Given instruction
Which lines below hold the word "from"? Report each one.
****
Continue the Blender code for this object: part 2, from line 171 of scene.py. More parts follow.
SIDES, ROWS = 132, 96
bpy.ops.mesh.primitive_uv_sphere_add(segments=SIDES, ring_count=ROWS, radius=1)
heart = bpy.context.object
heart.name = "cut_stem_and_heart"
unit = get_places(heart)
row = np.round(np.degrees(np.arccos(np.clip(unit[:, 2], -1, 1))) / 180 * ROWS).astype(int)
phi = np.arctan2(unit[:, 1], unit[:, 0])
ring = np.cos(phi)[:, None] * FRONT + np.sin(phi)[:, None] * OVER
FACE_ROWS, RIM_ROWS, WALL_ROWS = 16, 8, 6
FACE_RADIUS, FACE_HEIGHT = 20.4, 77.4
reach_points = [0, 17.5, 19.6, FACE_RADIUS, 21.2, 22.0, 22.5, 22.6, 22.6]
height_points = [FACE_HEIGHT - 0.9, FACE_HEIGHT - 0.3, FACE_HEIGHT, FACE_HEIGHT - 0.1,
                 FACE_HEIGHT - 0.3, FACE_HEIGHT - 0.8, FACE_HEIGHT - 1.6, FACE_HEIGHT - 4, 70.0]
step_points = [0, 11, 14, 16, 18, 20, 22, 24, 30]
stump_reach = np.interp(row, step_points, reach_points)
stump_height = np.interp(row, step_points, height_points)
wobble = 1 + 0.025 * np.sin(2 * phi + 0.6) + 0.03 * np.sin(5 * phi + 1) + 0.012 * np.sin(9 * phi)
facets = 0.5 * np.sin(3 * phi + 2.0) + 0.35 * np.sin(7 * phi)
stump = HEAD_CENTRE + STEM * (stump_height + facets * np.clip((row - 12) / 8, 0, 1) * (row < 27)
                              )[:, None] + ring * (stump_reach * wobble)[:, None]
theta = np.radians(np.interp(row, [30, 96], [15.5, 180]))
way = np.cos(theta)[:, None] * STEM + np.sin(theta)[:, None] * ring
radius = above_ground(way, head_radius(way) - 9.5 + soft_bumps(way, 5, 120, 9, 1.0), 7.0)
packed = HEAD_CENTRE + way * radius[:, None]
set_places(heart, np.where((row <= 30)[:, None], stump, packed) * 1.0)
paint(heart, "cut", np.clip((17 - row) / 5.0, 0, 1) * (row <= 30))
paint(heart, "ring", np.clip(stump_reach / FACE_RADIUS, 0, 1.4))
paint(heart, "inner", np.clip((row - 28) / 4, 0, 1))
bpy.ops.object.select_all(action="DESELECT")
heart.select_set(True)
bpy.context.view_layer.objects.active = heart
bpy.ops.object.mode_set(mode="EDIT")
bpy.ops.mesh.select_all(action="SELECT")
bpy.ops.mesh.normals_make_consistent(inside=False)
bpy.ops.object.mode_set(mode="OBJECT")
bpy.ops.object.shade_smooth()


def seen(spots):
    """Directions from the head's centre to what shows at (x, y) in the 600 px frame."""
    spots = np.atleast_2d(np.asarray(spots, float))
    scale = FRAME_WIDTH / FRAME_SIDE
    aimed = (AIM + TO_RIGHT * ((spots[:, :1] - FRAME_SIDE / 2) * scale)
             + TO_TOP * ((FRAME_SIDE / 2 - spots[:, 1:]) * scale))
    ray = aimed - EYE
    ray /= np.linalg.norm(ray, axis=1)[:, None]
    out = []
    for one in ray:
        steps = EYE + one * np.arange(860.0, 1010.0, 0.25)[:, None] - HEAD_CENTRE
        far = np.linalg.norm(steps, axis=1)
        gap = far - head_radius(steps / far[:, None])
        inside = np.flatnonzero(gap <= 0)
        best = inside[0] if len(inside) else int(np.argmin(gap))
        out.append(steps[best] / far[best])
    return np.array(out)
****
Correct answer
Continue the Blender code for this object: part 2, from line 171 of scene.py. More parts follow.
    """Directions from the head's centre to what shows at (x, y) in the 600 px frame."""